Practical Implications
DIP offers a practical, annotation-free, and computationally efficient approach for enhancing dense visual representations in pretrained vision encoders. Its simplicity and effectiveness make it suitable for rapid adaptation to new domains and tasks, especially in scenarios with limited labeled data. The method is readily applicable to a range of foundation models and can be integrated into existing pipelines with minimal overhead.
From a deployment perspective:
- Resource requirements are modest, with post-training feasible on a single high-end GPU.
- Scalability is demonstrated across backbone sizes (ViT-S, ViT-B, ViT-L) and model types (DINOv2R, CLIP, MAE).
- No reliance on human annotations during post-training enables application to large-scale, unlabeled datasets.
Theoretical and Future Directions
The work highlights the value of meta-learning principles and in-context task simulation for dense visual representation learning. By decoupling post-training from complex self-distillation, DIP provides a transparent and interpretable framework. The demonstrated generalization to out-of-domain tasks and architectures suggests that further exploration of unsupervised in-context post-training could yield additional gains, particularly in multi-modal and cross-domain settings.
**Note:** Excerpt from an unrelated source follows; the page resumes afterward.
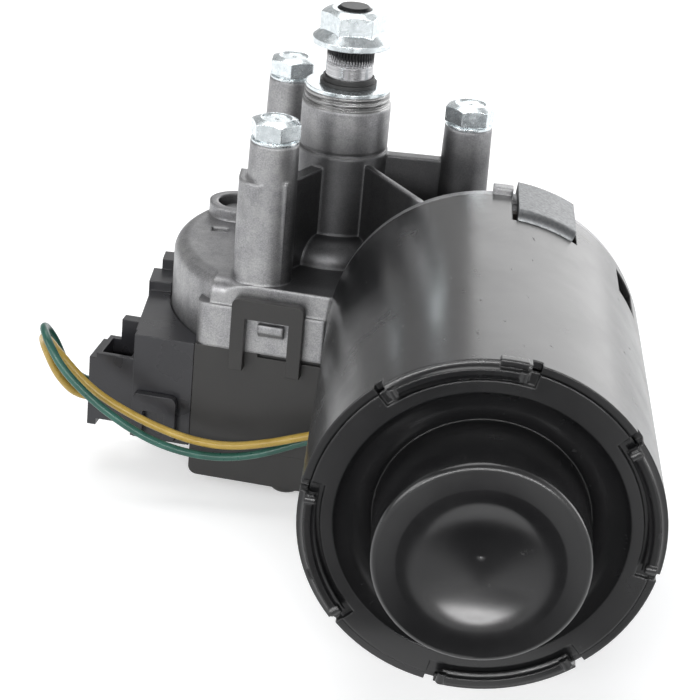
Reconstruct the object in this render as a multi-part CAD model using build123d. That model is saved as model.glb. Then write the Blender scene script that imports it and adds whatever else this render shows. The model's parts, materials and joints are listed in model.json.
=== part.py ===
from build123d import *
import math
import os

# Wiper motor with worm gearbox. Millimetres, +Z up along the output shaft, origin on the
# shaft axis at the top of the tower washer. The motor axis is parallel to Y and the can
# points towards -Y. The gearbox front wall, cover and connector are turned about Z.

# ---- fits ----
RUN = 0.05          # radial running fit of a shaft or a sliding brush
SEAT = 0.02         # same-body seat that should not touch
GAP = 0.3           # between pieces that move past each other

# ---- output shaft and gear ----
SHAFT_R = 5.0
SHAFT_TAIL = 7.3      # shaft below the wheel's mid plane
KNURL_STEP = 0.4      # knurled end stands proud of the shaft
KNURL_TEETH = 48
KNURL_DEPTH = 0.35
KNURL_START = 4.9
NUT_Z = 9.5
NUT_AF = 13.0
NUT_H = 8.0
NUT_FLANGE_R = 8.95
NUT_FLANGE_T = 1.3
STUD_R = 3.95
STUD_TOP = 18.15
SEAL_WALL = 1.1
SEAL_LIP_WALL = 0.5
MODULE = 1.1
WHEEL_TEETH = 54
WHEEL_W = 7.0
HUB_R = 9.0
WEB_T = 4.0
WORM_PITCH_R = 5.9
BACKLASH = 0.5
FLANK = math.tan(math.radians(20))
GEAR_DROP = 6.7       # from the roof to the motor axis and the wheel's mid plane

# ---- gear housing ----
TOWER_R = 10.2
RING_GROOVE = 0.5     # width and depth of the grooves that leave rings on the spigot
SPIGOT_R = 9.75
WASHER_T = 0.9
SPIGOT_H = 3.2
SEAT_END = -14.1      # foot of the turned seat on the tower
TOWER_LOWER_R = 10.4
TOWER_FILLET = 6.0
BUSH_R = 7.0
BUSH_L = 15.0
ROOF_Z = -39.6
ROOF_T = 2.6
HOUSING_WALL = 5.7
WHEEL_ROOM = 0.8      # between the wheel's teeth and the chamber wall
CHAMBER_DROP = 9.2    # from the motor axis to the joint face of the cover
SKIRT_H = 5.5
SKIRT_T = 2.2
FRONT_TURN = -8.5   # degrees about Z of the front wall, cover and connector
FRONT_WALL = 1.7      # thinnest place of the front wall
FRONT_LEFT = -24.2  # ends of the front wall, along the turned X axis
FRONT_RIGHT = 5.4
BAND_DROP = 5.6
BAND_T = 0.6
BOSS_CIRCLE_R = 28.35
BOSS_R = 5.45
BOSS_FOOT_R = 6.1
BOSS_Z = -7.3
BOLT_R = 3.0
BOLT_L = 14.0
BOLT_AF = 10.0
BOLT_HEAD_H = 4.7
BOLT_WASHER_T = 0.64
DISH_R = 3.4
DISH_DEPTH = 0.35
WEB = 3.0
WEB_Z = -15.8
TUNNEL_R = 10.4
TUNNEL_END = 27.0
RING_BOSS_X = -24.0    # raised ring on the chamber roof
RING_BOSS_Y = 15.0
RING_BOSS_R = 7.2
RING_BOSS_H = 3.0

# ---- motor can ----
CAN_R = 34.6
CAN_WALL = 1.6
CAN_BACK = -33.0
CAN_FRONT = -121.6
FLANGE_T = 3.0
SPIGOT_L = 3.6
LIP_ANGLES = (14, 104, 196, 284)
LIP_SPAN = 47.0
LIP_IN = 3.6
LIP_RISE = 2.2
LIP_T = 1.6
LIP_CURL_R = 0.9
POCKET = 3.2          # degrees cut out of the rim at each end of a lip
EAR_ANGLE = 86.0      # bulge in the rim at one end of the upper lip
NOTCH_ANGLE = 202.6   # nick in the outer corner of the left lip
LIP_SLOT = 0.8        # dark slot in the cap along each lip's inner edge
CLIP_ANGLES = (73, 313, 253)
CLIP_SPAN = 24.5      # window in the can; the clip is narrower
CLIP_FRONT = -46.8
SLOT_ANGLE = 33.0
CAP_T = 1.6
GROMMET_R = 3.1
DOME_R = 20.2
DOME_H = 15.3
DIMPLE_R = 15.5
DIMPLE_DEPTH = 4.0
DIMPLE_LIP_R = 8.0    # radius of the soft edge that runs into the dimple
VALLEY_DEPTH = 3.9    # from the ring's face down to the foot of the dome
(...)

Potential future directions include:
- Extending the approach to video and multi-modal data.
- Investigating more sophisticated pseudo-task generation strategies.
- Exploring integration with prompt-based or retrieval-augmented inference for downstream applications.
DIP represents a significant step toward practical, scalable, and annotation-free post-training of vision foundation models for dense prediction tasks.